A disadvantage of a traditional lineup, or a lineup of pictures when all the pictures are presented at once, is that a witness may compare people and select the person that most approximates what they remember. Although the literature is divided on this issue, most reports and studies suggest a sequential lineup may be more reliable. In a sequential lineup, people or pictures are shown to a witness one at a time. This causes the witness to focus exclusively on the person or picture presented, rather than engage in comparison.

The worst form of a lineup is the “show-up.” Show-ups are typically used in the field and are done shortly after a crime was committed. Law enforcement will cause a witness to view a single suspect who has often been located in the vicinity of the crime. The suspect is most frequently in handcuffs and may be showing other signs of distress, e.g., sweating. Obviously, these circumstances create a highly suggestive situation in which the risk of a misidentification dramatically increases. Although there may be some situations when police do not have probable cause to make an arrest and this may be the only viable investigatory mechanism they have, this practice should not otherwise be used.

Courts have historically taken the position that the credibility of witnesses is the province of juries. However, some state judiciaries have taken action to decrease the risk of misidentifications. For example, both New Jersey and Massachusetts have created new statewide jury instructions that give jurors guidance regarding the problems associated with eyewitness identifications and how they can better assess the credibility of that testimony. The New Jersey Courts also created Rule 3:11 (Rules Governing the Courts of the State of New Jersey), “Record of Out of Court Identification Procedure.” The rule requires that a law-enforcement officer must make a contemporaneous record of a lineup procedure, and the rule specifies what must be included in the record. If a law-enforcement officer fails to comply with the requirements of the rule, the results of the lineup are inadmissible. This is an excellent example of a judiciary using its evidentiary gatekeeping function to cause necessary change in law-enforcement procedures.  

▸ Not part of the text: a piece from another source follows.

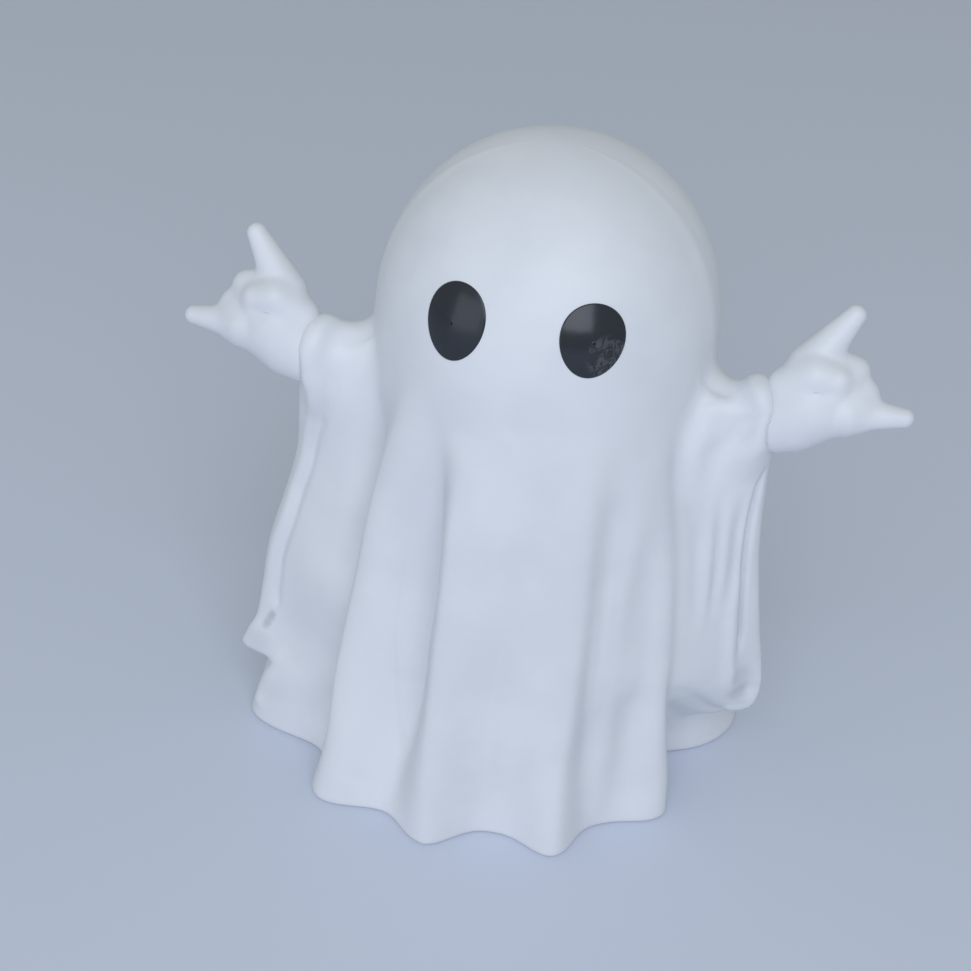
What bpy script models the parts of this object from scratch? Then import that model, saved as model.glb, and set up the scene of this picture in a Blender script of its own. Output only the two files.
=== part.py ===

To protect the public from wrongful convictions based on an eyewitness misidentification, it is important that both law enforcement and the courts take notice of recent developments on the issue in the social sciences. The courts must be aware of the malleable nature of human memory and the lineup practices used by law enforcement in the jurisdiction. Although they are downstream of the primary problem, the courts have the power and duty to properly instruct jurors, the ability to refuse to admit evidence that does not meet a fundamental level of trustworthiness, and the ability to work with justice system partners to improve the criminal justice system.